Reproduce all of the data that follows, character for character.

[RECORDED INFORMATION]
-- Start --

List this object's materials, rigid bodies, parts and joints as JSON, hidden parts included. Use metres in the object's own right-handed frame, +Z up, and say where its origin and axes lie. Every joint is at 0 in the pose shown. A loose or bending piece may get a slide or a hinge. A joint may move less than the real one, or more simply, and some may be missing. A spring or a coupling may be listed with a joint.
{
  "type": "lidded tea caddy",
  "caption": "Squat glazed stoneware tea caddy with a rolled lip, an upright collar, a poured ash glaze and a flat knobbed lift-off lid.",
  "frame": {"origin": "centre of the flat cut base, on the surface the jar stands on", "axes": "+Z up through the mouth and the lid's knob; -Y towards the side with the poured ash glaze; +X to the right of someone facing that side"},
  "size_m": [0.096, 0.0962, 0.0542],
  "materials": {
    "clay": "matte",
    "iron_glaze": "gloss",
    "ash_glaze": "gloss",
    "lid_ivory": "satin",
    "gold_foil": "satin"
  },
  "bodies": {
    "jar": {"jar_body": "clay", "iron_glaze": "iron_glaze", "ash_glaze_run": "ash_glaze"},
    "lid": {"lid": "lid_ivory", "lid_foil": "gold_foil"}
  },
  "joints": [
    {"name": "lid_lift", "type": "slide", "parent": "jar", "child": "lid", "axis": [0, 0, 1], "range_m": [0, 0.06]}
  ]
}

-- End --

[SOLVED PROBLEM]
List this object's materials, rigid bodies, parts and joints as JSON, hidden parts included. Use metres in the object's own right-handed frame, +Z up, and say where its origin and axes lie. Every joint is at 0 in the pose shown. A loose or bending piece may get a slide or a hinge. A joint may move less than the real one, or more simply, and some may be missing. A spring or a coupling may be listed with a joint.
{
  "type": "lidded tea caddy",
  "caption": "Squat glazed stoneware tea caddy with a rolled lip, an upright collar, a poured ash glaze and a flat knobbed lift-off lid.",
  "frame": {"origin": "centre of the flat cut base, on the surface the jar stands on", "axes": "+Z up through the mouth and the lid's knob; -Y towards the side with the poured ash glaze; +X to the right of someone facing that side"},
  "size_m": [0.096, 0.0962, 0.0542],
  "materials": {
    "clay": "matte",
    "iron_glaze": "gloss",
    "ash_glaze": "gloss",
    "lid_ivory": "satin",
    "gold_foil": "satin"
  },
  "bodies": {
    "jar": {"jar_body": "clay", "iron_glaze": "iron_glaze", "ash_glaze_run": "ash_glaze"},
    "lid": {"lid": "lid_ivory", "lid_foil": "gold_foil"}
  },
  "joints": [
    {"name": "lid_lift", "type": "slide", "parent": "jar", "child": "lid", "axis": [0, 0, 1], "range_m": [0, 0.06]}
  ]
}